-- Exercise --
Using the listing below, set down each line from the line containing "return turned_in_quarters(outline)" through the line containing "imported = [obj", both ends included, exactly and with nothing added.

::::::

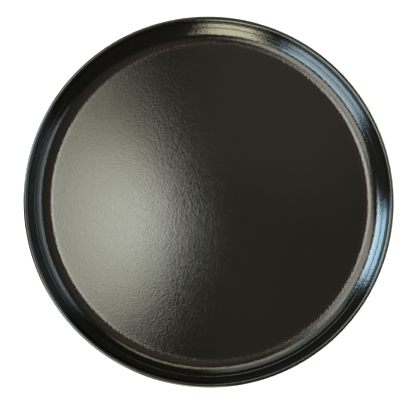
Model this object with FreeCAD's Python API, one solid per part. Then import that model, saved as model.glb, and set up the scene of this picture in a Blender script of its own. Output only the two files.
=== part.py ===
import FreeCAD, Part
import math
import os

# A shallow round pan, pressed from one steel sheet. Its flat floor turns up through a wide
# corner into a flared wall with a pressed crease, and its edge is rolled outward over a
# stiffening wire.
# Millimetres, +Z up. The origin is the centre of the underside, where the pan rests.

# Driving dimensions
rim_diameter = 356.0  # across the rolled rim
overall_height = 18.0  # from the underside to the crest of the rim
sheet = 0.8  # thickness of the steel sheet
wire_diameter = 3.0  # stiffening wire inside the rolled rim
wire_clearance = 0.05  # between the wire and the sheet rolled over it
wire_gap = 1.2  # between the wire's two cut ends
corner_radius = 19.0  # between floor and wall, on the pan's inside
wall_slope = 51.0  # degrees from horizontal, above and below the crease
neck_radius = 5.0  # where the wall turns upright below the rim, on the inside
crease_r = 169.5  # from the pan's axis to the middle of the crease
crease_swing = 22.0  # degrees that the wall swings each way through the crease
crease_shoulder = 1.1  # radius of the crease's two shoulders, on the inside
crease_root = 0.4  # radius at the bottom of the crease, on the inside
curl_turn = 305.0  # degrees of the roll, from the inside of the neck to the cut edge

# Worked out from them
bead_radius = wire_diameter / 2 + wire_clearance + sheet
bead_centre_r = rim_diameter / 2 - bead_radius
bead_centre_z = overall_height - bead_radius
neck_r = bead_centre_r - bead_radius
slope = math.radians(wall_slope)
swing = math.radians(crease_swing)
crease_width = 2 * (crease_shoulder + crease_root) * math.sin(swing)
corner_rise = corner_radius * (1 - math.cos(slope))
neck_rise = neck_radius * math.cos(slope)
wall_top_r = neck_r - neck_radius * (1 - math.sin(slope))
wall_rise = bead_centre_z - sheet - corner_rise - neck_rise
wall_length = wall_rise / math.sin(slope)
wall_foot_r = wall_top_r - wall_length * math.cos(slope)
above_crease = (wall_top_r - crease_r) / math.cos(slope) - crease_width / 2
below_crease = (crease_r - wall_foot_r) / math.cos(slope) - crease_width / 2
floor_radius = wall_foot_r - corner_radius * math.sin(slope)

origin = FreeCAD.Vector(0, 0, 0)
up = FreeCAD.Vector(0, 0, 1)


def line(length):
    """A straight stretch of the sheet's section."""
    return length, 0.0, 0.0


def arc(radius, degrees):
    """A bend of the section. Positive degrees turn up and inward, negative ones outward."""
    return abs(math.radians(degrees)) * radius, radius, math.radians(degrees)


def section_moves():
    """The pan face of the sheet, from the centre of the floor to the cut edge of the curl."""
    crease = [
        arc(crease_shoulder, -crease_swing),
        arc(crease_root, 2 * crease_swing),
        arc(crease_shoulder, -crease_swing),
    ]
    wall = [line(below_crease), *crease, line(above_crease)]
    corner = arc(corner_radius, wall_slope)
    neck = arc(neck_radius, 90 - wall_slope)
    roll = [arc(bead_radius, -90)] * 3
    last_of_roll = arc(bead_radius, 270 - curl_turn)
    return [line(floor_radius), corner, *wall, neck, *roll, last_of_roll]


def advance(state, move, share):
    """Where a walk along the section stands after a share of one move."""
    r, z, heading = state
    length, radius, turn = move
    if turn == 0:
        step = length * share
        return r + step * math.cos(heading), z + step * math.sin(heading), heading
    bend = math.copysign(radius, turn)
    new_heading = heading + turn * share
    r += bend * (math.sin(new_heading) - math.sin(heading))
    z += bend * (math.cos(heading) - math.cos(new_heading))
    return r, z, new_heading


def beside(state, offset):
    """The point at a distance to the outside of the pan face, in the XZ plane."""
    r, z, heading = state
    return FreeCAD.Vector(r + offset * math.sin(heading), 0, z - offset * math.cos(heading))


def face_edges(offset):
    """Edges of one face of the sheet, offset to the outside of the pan face."""
    state = (0.0, sheet, 0.0)
    edges = []
    for move in section_moves():
        middle = advance(state, move, 0.5)
        end = advance(state, move, 1.0)
        points = [beside(where, offset) for where in (state, middle, end)]
        if move[2] == 0:
            curve = Part.LineSegment(points[0], points[2])
        else:
            curve = Part.Arc(*points)
        edges.append(curve.toShape())
        state = end
    return edges


def end_point(edges, last):
    """The free end of a chain of edges, at its start or at its last edge."""
    if last:
        return edges[-1].valueAt(edges[-1].LastParameter)
    return edges[0].valueAt(edges[0].FirstParameter)


def turned(outline, degrees):
    """The solid that a closed outline in the XZ plane sweeps about the pan's axis."""
    return Part.Face(outline).revolve(origin, up, degrees)


def turned_in_quarters(outline):
    """The full ring that a closed outline sweeps, with its surfaces divided every 90 degrees."""
    first = turned(outline, 90)
    others = [first.copy() for _ in range(3)]
    for count, quarter in enumerate(others, start=1):
        quarter.rotate(origin, up, 90 * count)
    return first.multiFuse(others)


def pan_shell():
    """Floor, corner, creased wall and rolled edge, in one pressed sheet."""
    inside = face_edges(0.0)
    outside = face_edges(sheet)
    cut_edge = Part.LineSegment(end_point(inside, True), end_point(outside, True)).toShape()
    on_axis = Part.LineSegment(end_point(outside, False), end_point(inside, False)).toShape()
    outline = Part.Wire(Part.__sortEdges__([*inside, cut_edge, *outside, on_axis]))
    return turned_in_quarters(outline)


def rim_wire():
    """Round wire bent to a ring inside the curl, with its two cut ends facing each other."""
    centre = FreeCAD.Vector(bead_centre_r, 0, bead_centre_z)
    circle = Part.Circle(centre, FreeCAD.Vector(0, 1, 0), wire_diameter / 2)
    gap_degrees = math.degrees(wire_gap / bead_centre_r)
    ring = turned(Part.Wire(circle.toShape()), 360 - gap_degrees)
    behind = 90 + gap_degrees / 2
    ring.rotate(origin, up, behind)
    return ring


def as_solid(shape):
    """The shape as one valid closed solid that faces outward."""
    solid = Part.makeSolid(shape.Shells[0])
    if solid.Volume < 0:
        solid.reverse()
    if not solid.isValid():
        raise ValueError("a sub-part isn't a valid solid")
    return solid


def main():
    os.makedirs("parts", exist_ok=True)
    nodes = {"pan_shell": pan_shell(), "rim_wire": rim_wire()}
    for name, shape in nodes.items():
        solid = as_solid(shape)
        solid.exportStep(f"parts/{name}.step")
        print(f"{name}: {solid.Volume:.1f} mm3")
    print(f"floor radius {floor_radius:.2f}, wall {below_crease:.2f} + {above_crease:.2f}")


main()
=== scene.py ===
import math

import bpy
from mathutils import Matrix, Vector


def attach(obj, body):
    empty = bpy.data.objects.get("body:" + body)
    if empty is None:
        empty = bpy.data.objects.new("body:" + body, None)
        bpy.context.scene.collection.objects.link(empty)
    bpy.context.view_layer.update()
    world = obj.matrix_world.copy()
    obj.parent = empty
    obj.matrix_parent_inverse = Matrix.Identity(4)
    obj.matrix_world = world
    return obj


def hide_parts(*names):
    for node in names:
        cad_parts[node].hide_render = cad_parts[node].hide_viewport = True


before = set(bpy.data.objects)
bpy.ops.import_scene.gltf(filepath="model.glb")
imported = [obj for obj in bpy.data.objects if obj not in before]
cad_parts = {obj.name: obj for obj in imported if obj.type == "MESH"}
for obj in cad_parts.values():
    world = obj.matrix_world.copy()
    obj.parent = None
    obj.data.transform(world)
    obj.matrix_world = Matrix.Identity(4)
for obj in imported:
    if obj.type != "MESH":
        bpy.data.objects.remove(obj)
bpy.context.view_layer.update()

# ---------------------------------------------------------------- dimensions, in metres
# The same section as the CAD part, walked in short steps.
RIM_DIAMETER = 0.356
OVERALL_HEIGHT = 0.018
SHEET = 0.0008
WIRE_DIAMETER = 0.003
WIRE_CLEARANCE = 0.00005
CORNER_RADIUS = 0.019
WALL_SLOPE = math.radians(51.0)
NECK_RADIUS = 0.005
CREASE_R = 0.1695
CREASE_SWING = math.radians(22.0)
CREASE_SHOULDER = 0.0011
CREASE_ROOT = 0.0004
CURL_TURN = math.radians(305.0)

BEAD_RADIUS = WIRE_DIAMETER / 2 + WIRE_CLEARANCE + SHEET
BEAD_R = RIM_DIAMETER / 2 - BEAD_RADIUS
BEAD_Z = OVERALL_HEIGHT - BEAD_RADIUS
NECK_R = BEAD_R - BEAD_RADIUS
CREASE_WIDTH = 2 * (CREASE_SHOULDER + CREASE_ROOT) * math.sin(CREASE_SWING)
CORNER_RISE = CORNER_RADIUS * (1 - math.cos(WALL_SLOPE))
NECK_RISE = NECK_RADIUS * math.cos(WALL_SLOPE)
WALL_TOP_R = NECK_R - NECK_RADIUS * (1 - math.sin(WALL_SLOPE))
WALL_RISE = BEAD_Z - SHEET - CORNER_RISE - NECK_RISE
WALL_FOOT_R = WALL_TOP_R - WALL_RISE / math.tan(WALL_SLOPE)
ABOVE_CREASE = (WALL_TOP_R - CREASE_R) / math.cos(WALL_SLOPE) - CREASE_WIDTH / 2
BELOW_CREASE = (CREASE_R - WALL_FOOT_R) / math.cos(WALL_SLOPE) - CREASE_WIDTH / 2
FLOOR_RADIUS = WALL_FOOT_R - CORNER_RADIUS * math.sin(WALL_SLOPE)
SEGMENTS = 512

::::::

-- Complete answer --
    return turned_in_quarters(outline)


def rim_wire():
    """Round wire bent to a ring inside the curl, with its two cut ends facing each other."""
    centre = FreeCAD.Vector(bead_centre_r, 0, bead_centre_z)
    circle = Part.Circle(centre, FreeCAD.Vector(0, 1, 0), wire_diameter / 2)
    gap_degrees = math.degrees(wire_gap / bead_centre_r)
    ring = turned(Part.Wire(circle.toShape()), 360 - gap_degrees)
    behind = 90 + gap_degrees / 2
    ring.rotate(origin, up, behind)
    return ring


def as_solid(shape):
    """The shape as one valid closed solid that faces outward."""
    solid = Part.makeSolid(shape.Shells[0])
    if solid.Volume < 0:
        solid.reverse()
    if not solid.isValid():
        raise ValueError("a sub-part isn't a valid solid")
    return solid


def main():
    os.makedirs("parts", exist_ok=True)
    nodes = {"pan_shell": pan_shell(), "rim_wire": rim_wire()}
    for name, shape in nodes.items():
        solid = as_solid(shape)
        solid.exportStep(f"parts/{name}.step")
        print(f"{name}: {solid.Volume:.1f} mm3")
    print(f"floor radius {floor_radius:.2f}, wall {below_crease:.2f} + {above_crease:.2f}")


main()
=== scene.py ===
import math

import bpy
from mathutils import Matrix, Vector


def attach(obj, body):
    empty = bpy.data.objects.get("body:" + body)
    if empty is None:
        empty = bpy.data.objects.new("body:" + body, None)
        bpy.context.scene.collection.objects.link(empty)
    bpy.context.view_layer.update()
    world = obj.matrix_world.copy()
    obj.parent = empty
    obj.matrix_parent_inverse = Matrix.Identity(4)
    obj.matrix_world = world
    return obj


def hide_parts(*names):
    for node in names:
        cad_parts[node].hide_render = cad_parts[node].hide_viewport = True


before = set(bpy.data.objects)
bpy.ops.import_scene.gltf(filepath="model.glb")
imported = [obj for obj in bpy.data.objects if obj not in before]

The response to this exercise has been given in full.